An area- and energy-efficient hybrid architecture for floating-point FFT computations

Floating-point fast Fourier transform (FFT) has been widely expected in scientific computing and high-resolution imaging applications due to the wide dynamic range and high processing precision. However, it suffers high area and energy overhead problems in comparison to fixed-point implementations. To address these issues, this paper presents an area- and energy-efficient hybrid architecture for floating-point FFT computations. It minimizes the required arithmetic units and reduces the memory usage significantly by combining three different parts. The serial radix-4 butterfly (SR4BF) is used in the single-path delay commutator (SDC) part to minimize the required arithmetic units with 100% adder utilization ratio obtained.
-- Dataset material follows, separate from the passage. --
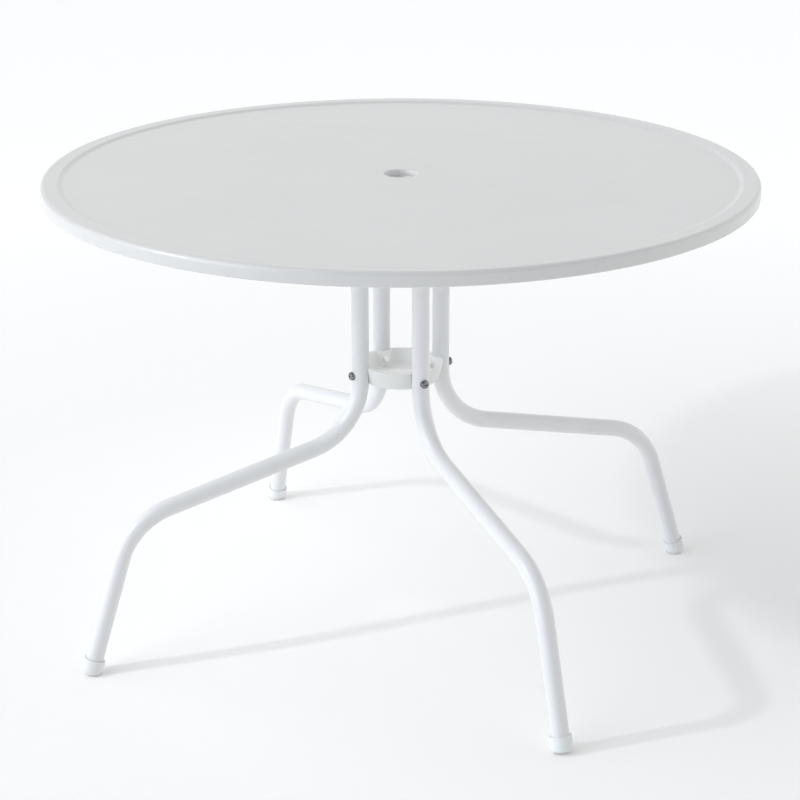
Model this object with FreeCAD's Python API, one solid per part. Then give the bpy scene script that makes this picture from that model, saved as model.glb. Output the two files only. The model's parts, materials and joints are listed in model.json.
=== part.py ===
import FreeCAD, Part
import math
import os

from FreeCAD import Vector

# Round steel patio table with an umbrella hole, standing on four bent tube legs.
# All sizes are in millimetres. The origin is on the floor, on the umbrella axis, and +Z is up.
# The legs lie along +X, +Y, -X and -Y.

# Overall
TABLE_HEIGHT = 686.0
TOP_RADIUS = 508.0

# Pressed table top
TOP_SHEET = 1.2
LIP_ROUND = 6.0
SKIRT_HEIGHT = 20.0
HEM_WIDTH = 7.0
HEM_ROUND = 2.6
BAND_WIDTH = 24.0
STEP_WIDTH = 6.5
STEP_ROUND = 5.0
FIELD_DEPTH = 2.7
POLE_HOLE_RADIUS = 22.5
POLE_COLLAR_DEPTH = 9.0
POLE_COLLAR_ROUND = 3.0

# Bent leg tubes
LEG_COUNT = 4
TUBE_RADIUS = 12.7
TUBE_WALL = 1.5
LEG_CIRCLE_RADIUS = 65.5
FOOT_CIRCLE_RADIUS = 496.0
FOOT_LEAN_DEG = 17.8
RUN_SLOPE_DEG = 12.8
KNEE_HEIGHT = 222.0
KNEE_BEND_RADIUS = 100.0
STRAIGHT_BELOW_WASHER = 0.8

# Slip-on foot caps
CAP_RADIUS = 15.7
CAP_LENGTH = 17.5
CAP_FLOOR = 4.5
CAP_ROUND = 5.0
CAP_MOUTH_ROUND = 0.8
CAP_FIT = 0.15
CAP_GROUND_CUT = 2.2

# Hub pan that ties the four tubes together below the top
HUB_RIM_HEIGHT = 401.0
HUB_DEPTH = 27.0
HUB_BOLT_LIFT = 15.0
HUB_SHEET = 1.5
HUB_ROUND = 6.0
HUB_FLUTE_DEPTH = 9.2
HUB_FLUTE_ROUND = 3.0
HUB_WALL_TAPER = 7.0
HUB_SEAT_GAP = 0.15
HUB_HOLE_INSET = 0.5
HUB_COLLAR_DEPTH = 7.0
HUB_COLLAR_ROUND = 2.5
HUB_RIB_RADIUS = 35.0
HUB_RIB_WIDTH = 5.0
HUB_RIB_HEIGHT = 1.6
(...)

A modified single-path delay feedback (MSDF) architecture is proposed to achieve a tradeoff between arithmetic resources and memory usage by using the new half radix-4 butterfly (HR4BF) with 50% adder utilization ratio obtained. The intermediate caching buffer is modified accordingly in the MSDF part. By combining both the advantages on arithmetic units reducing and memory usage optimization in different parts, the optimized area and power are obtained without throughput loss. The logic synthesis results in a 65 nm CMOS technology show that the energy per FFT is about 331.5 nJ for 1024-point FFT computations at 400 MHz. The total hardware overhead is equivalent to 460k NAND2 gates.